First we got our hot dogs and roasted them as a photographer from the Journal Star took pictures. He said they may be in the paper today and online. We don’t get the paper so I am unsure if my kids are in it but I did find a picture of two of them online. The baked beans were excellent. My husband doesn’t like baked beans and he even thought they were good. Then it was time for smores. I don’t care for smores so I sat with our oldest while Brad and the other two roasted their marshmallows. My youngest got tired of waiting for a spot to roast his marshmallows so he put his smore together cold and ate it that way.
After the food, most of the scouts gathered on the playground as the adults tried to get everyone organized so we could go on our ride as a group. My boys were on the tire swing being spun around as they were swinging yelling, “Make us puke! Make us puke!” That is all we need is my kids puking on the hayrack. There were too many of us to go on one ride so we had to split up. Our kids were mad we made them go with us instead of their friends but hey, we are fun too! My husband was kind enough to point out the giant “land mine” left by one of the horses right by were we exit the hayrack. At least we all missed it.
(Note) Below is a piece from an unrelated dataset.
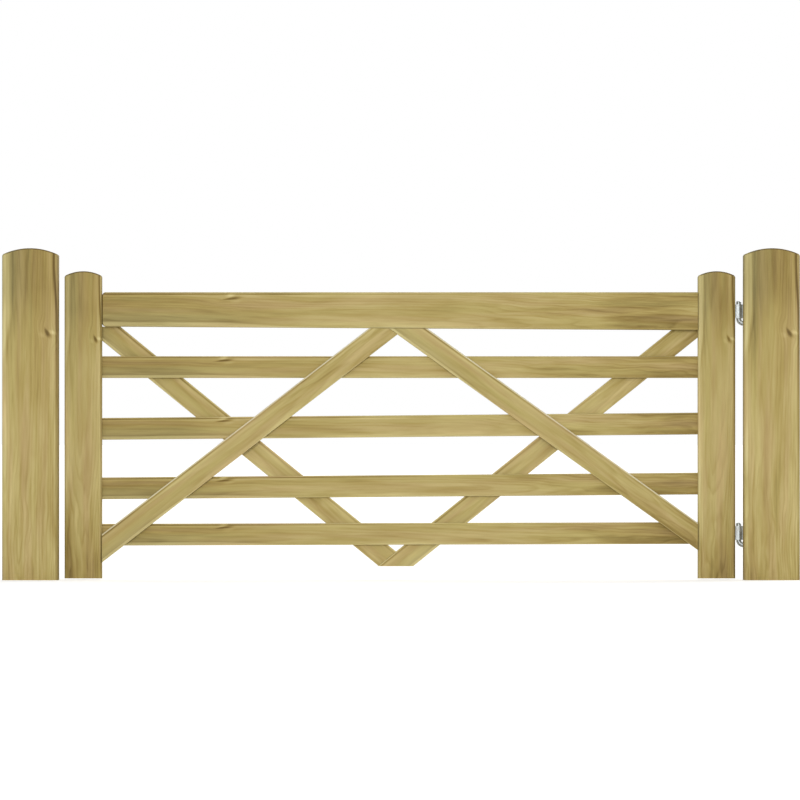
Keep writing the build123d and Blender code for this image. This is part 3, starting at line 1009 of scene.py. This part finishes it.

All and all it was a pretty good time.
BTW: my blog is acting up so I couldn’t link to the picture of my kids. So you can play guess which kids belong to East Bluff Barbie, if you go to the Journal Star and check them out!
October 9th, 2007
I have never been so glad to have put my kids on the bus as I was this morning. We have had a full weekend and I am ready for a break. Saturday, Brad and I attended my friend’s wedding while the boys went to InPlay for a birthday party. The birthday boy’s mom and grandma were kind enough to let all three of my boys attend the party and let them come to their house afterward so we wouldn’t miss the wedding reception. I thank them for that.
Sunday, was basement cleaning day. All three of the boys got in trouble Friday so we made a deal that they got to go to InPlay only if they helped me clean the basement. About an hour and a half into the cleaning I was starting to wonder who was really being punished them or me. By the time four o’clock rolled around and I didn’t have as much done as I wanted and the boys were bickering and underfoot. I called my husband and told him that I need a bottle of watermelon Boone’s Farm. He came to the rescue with not one bottle but two and they were cold so none of that pesky waiting for them to get cold in the freezer. I was pretty much ready for bed by nine thirty.
Monday, I was sore as I could be from my basement adventure Sunday. I thought that I really should finish but I figured that I will work on it today before the trash comes tomorrow. The boys were at each other again. I was cursing Christopher Columbus most of the day and thankful that I had another bottle of Boone’s farm for after the kids went to bed. I ended up too tired for my Boone’s and just went to bed. Whoo, Whoo What a weekend!